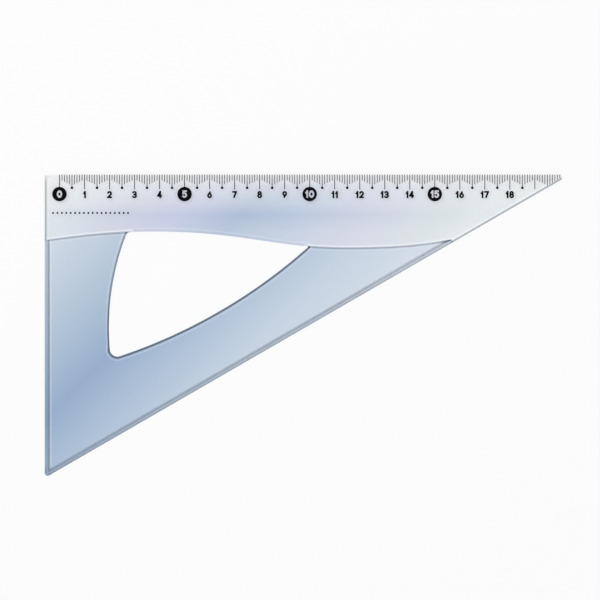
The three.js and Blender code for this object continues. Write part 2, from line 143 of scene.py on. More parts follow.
class Term:
    """A socket that takes part in sums."""

    def __init__(self, graph, socket):
        self.graph = graph
        self.socket = socket

    __add__ = math_node("ADD")
    __radd__ = math_node("ADD", turned=True)
    __sub__ = math_node("SUBTRACT")
    __rsub__ = math_node("SUBTRACT", turned=True)
    __mul__ = math_node("MULTIPLY")
    __rmul__ = math_node("MULTIPLY", turned=True)
    __truediv__ = math_node("DIVIDE")
    __rtruediv__ = math_node("DIVIDE", turned=True)
    __mod__ = math_node("FLOORED_MODULO")
    __rmod__ = math_node("FLOORED_MODULO", turned=True)
    __lt__ = math_node("LESS_THAN")
    __gt__ = math_node("GREATER_THAN")
    least = math_node("MINIMUM")
    most = math_node("MAXIMUM")

    def towards(self, other, share):
        """This value at share 0, the other at share 1."""
        return self + (other - self) * share


class Graph:
    """A node tree that grows node by node."""

    def __init__(self, tree):
        self.tree = tree

    def node(self, kind, sockets=(), settings=(), output=0):
        """Adds a node, sets it up, feeds its sockets and gives one of its outputs as a term."""
        made = self.tree.nodes.new(kind)
        for name, value in dict(settings).items():
            if name == "stops":
                set_stops(made.color_ramp, value)
            else:
                setattr(made, name, value)
        for name, value in dict(sockets).items():
            if isinstance(value, Term):
                self.tree.links.new(value.socket, made.inputs[name])
            else:
                made.inputs[name].default_value = value
        return Term(self, made.outputs[output]) if made.outputs else None

    def noise(self, place, scale, detail):
        """A noise between 0 and 1."""
        return self.node("ShaderNodeTexNoise", {"Vector": place, "Scale": scale, "Detail": detail})

    def blend(self, factor, one, other):
        """One shader mixed into another."""
        return self.node("ShaderNodeMixShader", {0: factor, 1: one, 2: other})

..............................

# What this task involves
Emit, unaltered, the lines from the top of the listing down through the line that holds "self.socket = socket"; emit nothing else.

# Output
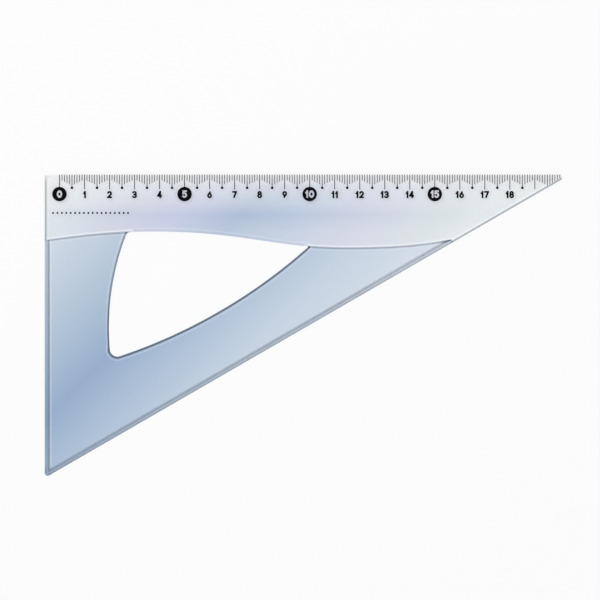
The three.js and Blender code for this object continues. Write part 2, from line 143 of scene.py on. More parts follow.
class Term:
    """A socket that takes part in sums."""

    def __init__(self, graph, socket):
        self.graph = graph
        self.socket = socket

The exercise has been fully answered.